Vegetation cutting as a clean-up method for salt and brackish marshes impacted by oil spills: a review and case history of the effects on plant recovery

Manual cutting of marsh vegetation contaminated by oil spills is often debated as a clean-up technique. Cutting oiled marsh vegetation may be proposed to prevent the oiling of sensitive wildlife associated with marshes. Less frequently, oiled marshes may be cut to aid vegetation recovery. This paper reviews several studies of oiled marsh cutting, and presents a case history of the Grand Eagle oil spill, where marsh cutting was used as a clean-up technique. The paper focuses on the effects of cutting on oiled vegetation survival and structural recovery. We conclude that cutting is often detrimental. Marshes should not be cut when impacted by light oils, where high flushing rates are present, or where re-oiling would be likely. Cutting should only be considered for areas where oil may persist, significant impacts to wildlife are likely, and less destructive clean-up techniques have proven insufficient.
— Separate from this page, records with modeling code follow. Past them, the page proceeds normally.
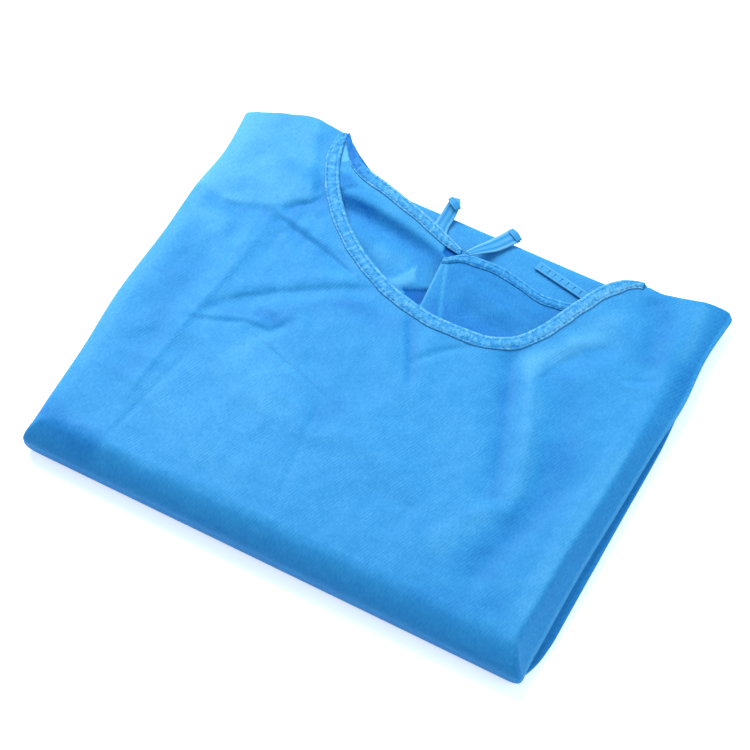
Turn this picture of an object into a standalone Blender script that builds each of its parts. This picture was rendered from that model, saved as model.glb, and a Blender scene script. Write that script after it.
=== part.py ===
"""Isolation gown folded into a flat pack, lying on its back with the front panel uppermost.

X runs along the near rolled edge, +Y points to the neck and shoulders, Z is up. The origin is
on the floor under the middle of the pack. Tables are in millimetres, the mesh is in metres.
"""

import bmesh
import bpy
import numpy as np

MM = 0.001

# Driving sizes, in millimetres
PANEL_WALL = 2.0
BACK_WALL = 1.6
TAPE_WALL = 0.8
SEAM_GAP = 0.3
TAPE_WIDTH = 10.0
LOOSE_TAPE_WALL = 1.2
NEAR_START = -148.0
FAR_LINE = 150.0
NEAR_REACH = 20.0
NEAR_SPREAD = 0.05
LEFT_REACH = 12.0
LAYER_CLEARANCE = 2.0
NECK_CLEAR = 20.0
NECK_RAMP = 18.0
FOLD_FADE = 20.0
FOLD_JOIN = 3.0
SHOULDER_SHARE = 0.12
STATION = 9.5
FAR_ROUND = 8.0
CORNER_POWER = 4.0
CORNER_REACH = 18.0
CORNER_TUCK = 0.16

# Colours of the cloth and of the paler tape
CLOTH_BLUE = (0.075, 0.36, 0.80, 1.0)
INNER_BLUE = (0.07, 0.34, 0.78, 1.0)
TAPE_BLUE = (0.20, 0.50, 0.86, 1.0)


def table(names, *rows):
    """Named columns of a short table."""
    columns = np.array(rows, float).T
    return dict(zip(names.split(), columns))


# Sections across the pack, from the near roll to the shoulders: the left edge, the right folded
# edge, the layer under it, the height of the top at the left, middle and right, the height of the
# right folded edge, and the width of the slope that leads down to it
SECTIONS = table(
    "y left right layer z_left z_middle z_right z_fold slope",
    (-169, -188, 187.5, 191.0, 25.0, 28.0, 25.0, 4.0, 15),
    (-150, -190, 186.0, 191.5, 26.0, 29.5, 26.0, 5.0, 14),
    (-90, -191.5, 186.5, 192.5, 24.0, 27.0, 24.5, 8.0, 13),
    (-30, -195, 189.0, 193.5, 21.0, 23.5, 22.0, 9.5, 13),
    (30, -193.5, 191.5, 194.5, 17.5, 20.0, 19.5, 9.5, 14),
    (70, -194.5, 194.0, 192.5, 14.5, 17.0, 17.5, 9.0, 18),
    (110, -191.5, 192.0, 189.5, 13.2, 15.5, 16.0, 8.0, 20),
    (150, -195, 195.0, 190.5, 11.5, 13.5, 14.0, 6.0, 22),
)

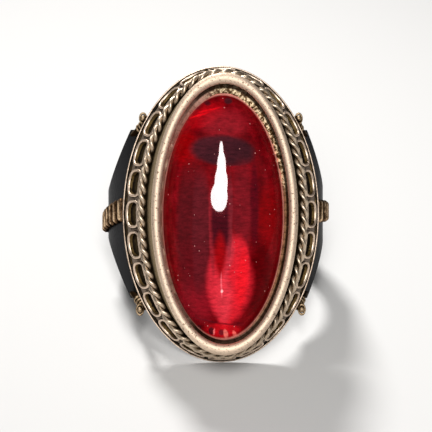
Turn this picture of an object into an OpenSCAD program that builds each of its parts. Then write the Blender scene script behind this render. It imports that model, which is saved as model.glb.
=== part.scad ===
// A cabochon ring: a long oval red stone in a high pierced head, on a band with fan-shaped shoulders.
// The ring lies on its side, as it rests by itself. The floor is z = 0 and the face looks towards -Y and up.
// Each module is written upright: X across the finger, Y along it, Z out through the stone,
// with the middle of the finger hole at the origin. The module lying() puts it into its resting place.

/* [Stone] */
// Width of the stone, across the finger
stone_w = 11.9; // [11.5:0.1:12.3]
// Length of the stone, along the finger
stone_l = 24; // [23.4:0.1:24.6]
// Rise of the dome above the widest line of the stone
dome_h = 4.2; // [3.8:0.1:4.6]
// Depth of the stone below its widest line
stone_back = 1; // [0.8:0.1:1.4]

/* [Head] */
// Height of the head, from the foot of the base wires to the top of the rim
head_h = 7; // [6.6:0.1:7.6]
// Overall width of the head, at the base wires
head_w = 19; // [18.6:0.1:19.6]
// Overall length of the head, at the base wires
head_l = 28.6; // [28.2:0.1:29.2]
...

Seasonality should be considered prior to cutting, since vegetation impacts may be less likely during fall and winter. Concurrent stresses, such as unusual or extreme salinity or hydrological conditions, should also be considered prior to cutting, to avoid stressing oiled vegetation beyond recovery. Finally, if vegetation cutting is used in marsh environments, substrate disturbance should be avoided.